Boykins at first denied hitting Tillman and pointed the finger at the others.  Then on Tuesday, Boykins admitted he started it all.

Franklin, still facing a capital trial, was 19 and a former Douglas High football standout, home from Alabama State University in Montgomery when Tillman was killed.

Coleman and Mallory had taken paths not as promising as Franklin's. Coleman, 19 at the time, was on probation for a marijuana arrest and had moved to Forest Park, where he attended an alternative school. A classmate said Mallory, 18 at the time, known to get in trouble — “nothing bad” -- was a good football player with a shot at college. The Douglasville police said Coleman and Mallory also had attended a court-ordered “youths against violence” class, but never completed the program.

Tillman made it a habit to ask his mother for permission as he did the night of the party. He and a buddy went to a program at church on bullying, and then planned to go to the party for two former classmates from  Chapel Hill High School.

Tillman was invited. The four accused of killing him crashed it.

"Some [at the party] brought pre-existing animosities," McDade said in court.

The prosecutor said a few young women got into fights that "evolved" into more fights with a lot of people encouraging them and a "mob mentality" took over.

"Mr. Boykins was identified as part of the mob mentality," McDade said.

Boykins was overheard walking up the hill of the driveway saying that he was going to "pop" the next [slur] he saw.

"Across the street, Bobby Tillman was leaning on a car, talking to friends," McDade said. "He saw Mr. Tillman. He became Mr. Boykins' target ... Mr. Boykins sucker punched him, knocked him to the ground with one punch."

Tillma stood 5-foot-6, and weighted 125-pounds.

And the others "set upon Mr. Tillman and began beating and stomping him," McDade said.

As McDade described that night, Boykins stared at the floor. He answered "yes, sir" to questions from the prosecutor and the judge.

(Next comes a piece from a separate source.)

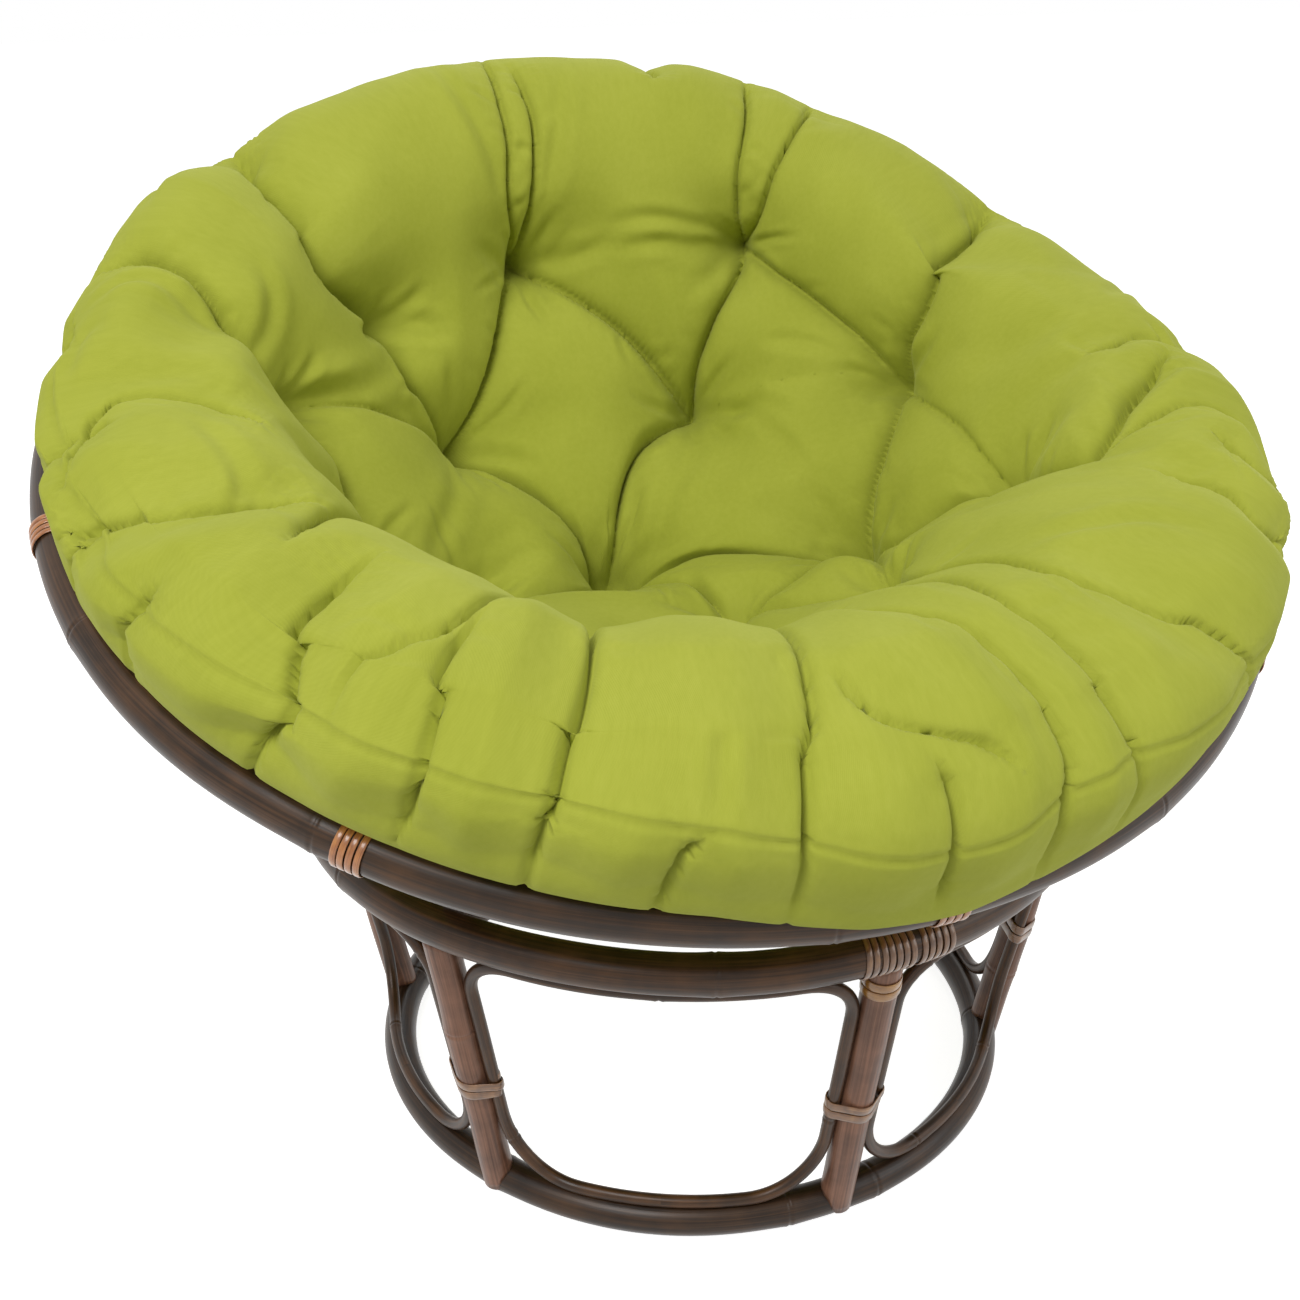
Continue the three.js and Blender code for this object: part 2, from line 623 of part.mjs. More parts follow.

Tillman's mother and sister sat a few feet away, crying.

McDade said he told Tillman's family of the plea offer. "They prayed about it. They cried about it."  And then they told him to take it, he said.

"They had no right to snatch his life away from him. They didn't even know him," said the grieving mother -- who had moved with her children from Los Angeles five months before Tillman's death.

Then she played a recording of a routine voicemail her son had left. He talked about running late for work, ending with the words, "I love you. Bye."